The second misstep was that Frits didn’t take my chair after we got up. But the pastor simply prompted him to move, so it wasn’t a big deal. (I was glad, in fact, because I figured that would make me look less bad if I said “ja” at the wrong time, since the vows were in Danish. Luckily I managed to speak up at the right time.)
The third mis-step was more serious, but no amount of rehearsing would have prevented it. Somehow my shirt collar popped out over my suit jacket, which made me look… well, like an idiot. In the pictures above, I’d learned about the problem and fixed it, but in the two pictures below… well, I’m a little surprised Lisbeth went through with it, seeing such an idiot waiting for her at the alter.
It was surreal to walk down the aisle after the service. I felt a little dizzy. It might have been the momentous occasion. The knowledge that I’d just been part of a ceremony that has tied countless couples together in the very same church, on a fantastic day, with friends and family all around. It could have been that. But perhaps I somehow sensed how stupid I looked. Or maybe it was the hastily eaten Big Mac I’d had before the service. At any rate, I’ll never forget it. (The service, not the Big Mac.)
The Rice Bag Incident
Despite the rumors, rice does not kill birds (although I had to look it up to make sure). And the rice tradition is alive and well in Denmark. But, perhaps because Americans don’t often get to throw rice, there was a fourth misstep. Or perhaps it was intentional. At any rate, my own father abused me on my wedding day, and the following pictures prove it. (Well, actually they only prove that I was abused, but he did confess.)

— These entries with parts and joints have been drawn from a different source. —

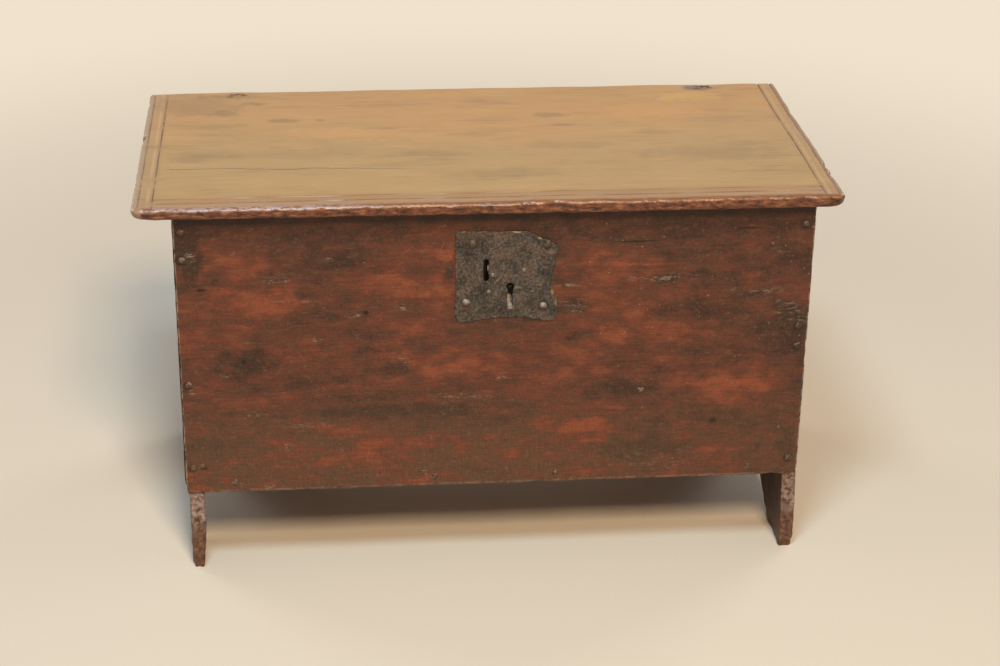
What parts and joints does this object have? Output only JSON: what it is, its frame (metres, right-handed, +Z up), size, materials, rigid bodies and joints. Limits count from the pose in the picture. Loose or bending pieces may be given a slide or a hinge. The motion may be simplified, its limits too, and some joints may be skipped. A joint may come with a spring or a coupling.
{
  "type": "boarded coffer chest",
  "caption": "Low storage chest of nailed planks: an overhanging moulded lid on wire pin hinges, notched end boards that run down as feet, and a forged plate lock.",
  "frame": {"origin": "on the floor, under the centre of the lid's outline", "axes": "+X to the right of someone facing the front, along the lid; +Y to the back; +Z up"},
  "size_m": [0.9, 0.45, 0.526],
  "materials": {
    "lid_wood": "waxed, worn and faded, open grain along the length",
    "front_wood": "dark red-brown old polish, rubbed and stained",
    "end_wood": "dark old polish, dry and worn at the feet",
    "back_wood": "rough sawn, dry and dusty",
    "inner_wood": "bare, dry, unfinished",
    "plate_iron": "forged, pitted and waxed",
    "nail_iron": "forged, faceted, dark",
    "hinge_iron": "drawn wire, dark and lightly rusted",
    "works_iron": "filed iron, lightly rusted"
  },
  "bodies": {
    "carcass": {"front_board": "front_wood", "back_board": "back_wood", "left_end_board": "end_wood", "right_end_board": "end_wood", "bottom_board": "inner_wood", "front_nails_left": "nail_iron", "front_nails_right": "nail_iron", "back_nails_left": "nail_iron", "back_nails_right": "nail_iron", "bottom_nails_front": "nail_iron", "bottom_nails_back": "nail_iron", "bottom_nails_left": "nail_iron", "bottom_nails_right": "nail_iron", "left_hinge_back_pin": "hinge_iron", "right_hinge_back_pin": "hinge_iron", "lock_plate": "plate_iron", "lock_plate_nails": "nail_iron", "lock_bolt_guide": "works_iron", "lock_bolt_stud": "works_iron", "lock_key_bridge": "works_iron", "lock_spring": "works_iron"},
    "lid": {"lid_board": "lid_wood", "left_hinge_lid_pin": "hinge_iron", "right_hinge_lid_pin": "hinge_iron"},
    "bolt": {"lock_bolt": "works_iron"}
  },
  "joints": [
    {"name": "lid_hinge", "type": "hinge", "parent": "carcass", "child": "lid", "pos_m": [0.007, 0.214, 0.5015], "axis": [-1, 0, 0], "range_deg": [0, 110]},
    {"name": "lock_bolt_slide", "type": "slide", "parent": "carcass", "child": "bolt", "axis": [-1, 0, 0], "range_m": [0, 0.011]}
  ]
}
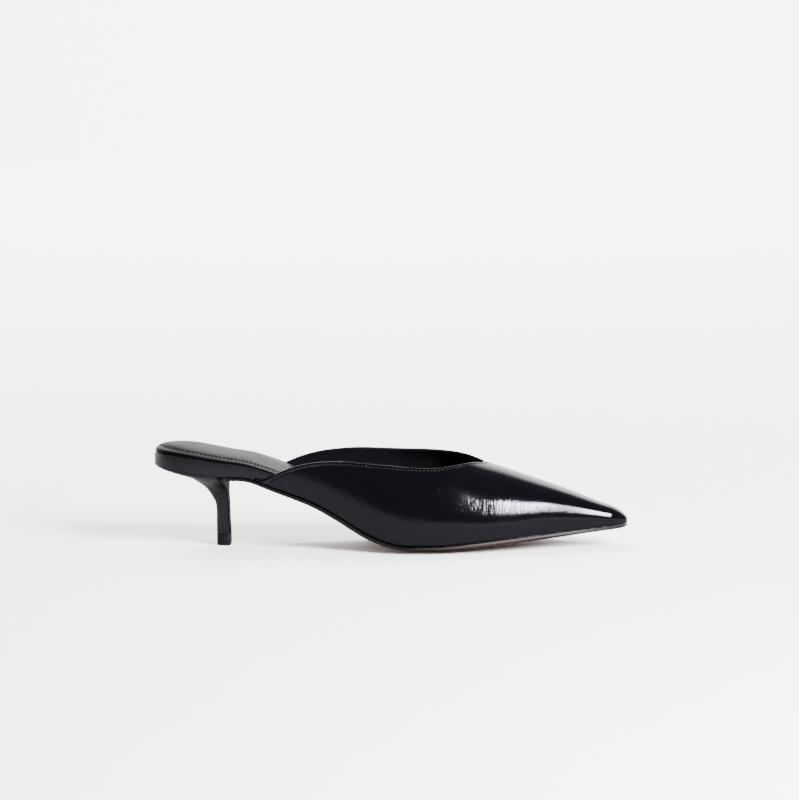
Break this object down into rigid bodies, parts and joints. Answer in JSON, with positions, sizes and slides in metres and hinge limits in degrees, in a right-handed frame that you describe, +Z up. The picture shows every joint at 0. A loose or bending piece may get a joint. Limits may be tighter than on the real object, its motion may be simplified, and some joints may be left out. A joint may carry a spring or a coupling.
{
  "type": "kitten heel mule",
  "caption": "Backless pointed-toe mule in polished black leather on a slim kitten heel: hollow upper, padded stitched insole, leather-covered heel and thin outsole, right shoe.",
  "frame": {"origin": "middle of the heel's tread, on the floor", "axes": "+X toward the toe, +Y toward the inner side of the foot, +Z up from the floor"},
  "size_m": [0.2564, 0.0755, 0.0559],
  "materials": {
    "upper_leather": "polished black leather with fine grain, black leather lining inside",
    "insole_leather": "smooth glossy black leather over padding, two rows of stitching round its edge",
    "board_cover": "satin black leather wrapped over the board",
    "heel_cover": "satin black leather wrapped over the heel",
    "top_piece_rubber": "hard matte black rubber",
    "outsole_resin": "warm brown resin sole with a black painted edge"
  },
  "bodies": {
    "root": {"upper": "upper_leather", "insole": "insole_leather", "insole_board": "board_cover", "heel": "heel_cover", "top_piece": "top_piece_rubber", "outsole": "outsole_resin"}
  },
  "joints": []
}
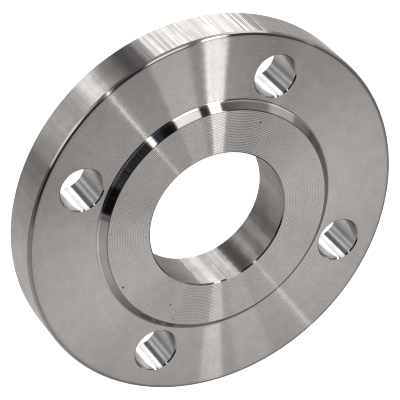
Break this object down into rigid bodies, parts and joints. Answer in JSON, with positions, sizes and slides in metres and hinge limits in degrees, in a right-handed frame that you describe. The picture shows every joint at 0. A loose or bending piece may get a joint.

In the first picture above, you can see a white object heading for my pants. That’s an un-opened bag of rice. In the second and third pictures you can see that the bag hit me squarely. I really had to concentrate in order to refrain from clutching my crotch. That would have made for some nice wedding pictures.
And just look at the how Diego — my brother and best man — reacted to my wedding-day pain. Not only did he not fix my collar, but he obviously rejoiced in my being hit in the balls.
The Garden
After the service we went to Lisbeth’s parents house and gathered in the garden. We’d had some very wet weather in Denmark for the weeks coming up to the wedding, so it was great that the weather was nice. Before we went into the tent, we posed for some pictures.
The Party
We had a very nice dinner (a catered buffet from a restaurant that my new sister-in-law Anne recommended, and that Frits and Karen generously paid for), and there were a few speeches. Frits gave the first speech, and I spoke after that. I’d had our friend Michael translate my speech, so I handed that out to the four people present that didn’t speak English.
The Danes have some wedding traditions that Americans don’t have. I’d been told about some of them, but didn’t really expect them to be carried out. And I certainly didn’t expect my own brothers to help out.
One of the traditions is that the bride and groom are surrounded as they dance the first dance of the evening. The groom is then swooped up, his shoes removed, and the toes of his socks are cut off. (The bride escapes unscathed, which is clearly unfair.) The groom often has his tie cut in half too, but my tie escaped that fate. Apparently these traditions are from “the old days” when women were expected to know how to sew.
The Aftermath
The next day, those of us that were still in town gathered at the house again for breakfast.
We spent the following week in a house that we rented nearby which is close to the beach. We’d rented a big van, so we visited Legoland and the Western sea. The sea in particular was fun, and there will be an entry about that soon.
Ah, Stan! Your blog is a BLAST. I really dig it and sent the link to Bingy, Sev., Dorothy and Dolores.
Dear Adam,
Very good blog. Could I down load it and just put it in an album that way?
Sweet and funny.
Momma
So glad you liked it!
Mom, let me see if I can’t print something out for you — If so I’ll bring it along when I visit next month.
Dear Adam and Lisbeth,
This was a wonderful summary of a beautiful wedding. You two are a beautiful couple and I vicariously enjoyed the event even though I couldn’t be there in person.
Isn’t technology a miracle of this age? Well, most of time…I know that you will enjoy an adventurous life together and who know, maybe I’ll even get to visit you one day.
Love and hugs,
Aunt Doey
Hi Aunt Doey! I’m glad you liked it, and yes — it’s great that we can share a slice of that day with you and others that couldn’t be there. And it would be so nice if you could visit — or perhaps we’ll visit you.
I just wanted to comment about the ride to the church. You state you were “close to panicking”, but as I recall, you were panicking. Did you really expect us to stop at McD’s with three kids and not get anything? Also I don’t think that they would have started the wedding without you. ;D
Also, regarding the whole shirt thing, I, too, am very surprised that Lisbeth went through with it. We did not fix your shirt on purpose… it was a test to see if she really was going to go through with it. We were sure that as soon as she saw your collar sticking out that she would turn around and leave. I was sure that she had already seen it and was deliberating whether or not she should go through with it, hence the delay. Tee hee!!!
Oh Connie — if I had panicked, you would have known it. You all would have experienced my wedding from a McDonalds five miles from the church.
Thank you so much for the pictures and the text. I’m sorry I couldn’t be there. Lisbeth was a beautiful bride (as expected). I think her baking the cake is a wonderful tradition (though I would have been so nervous mine would have turned out very oddly). As in the “does the bride know how to darn”, perhaps the cake baking tradition is “does the bride know how to bake”.
Adam:
After all these months, I’m writing to ask about a bit of nuptial confusion. In the section where the two men sit together and the father escorts the daughter, you mention that a bit later the father of the GROOM comes up. I guess that would be me (or, as my English teacher would say, “that would be I”). I’m sure you mean the father of the bride, the father who’s already up there. Do you think for a second I’d sit with YOU? Just thought I’d ask.
Dad:
And after all these… years, I’m writing to tell you that your retroactive participation in the wedding has been rectified.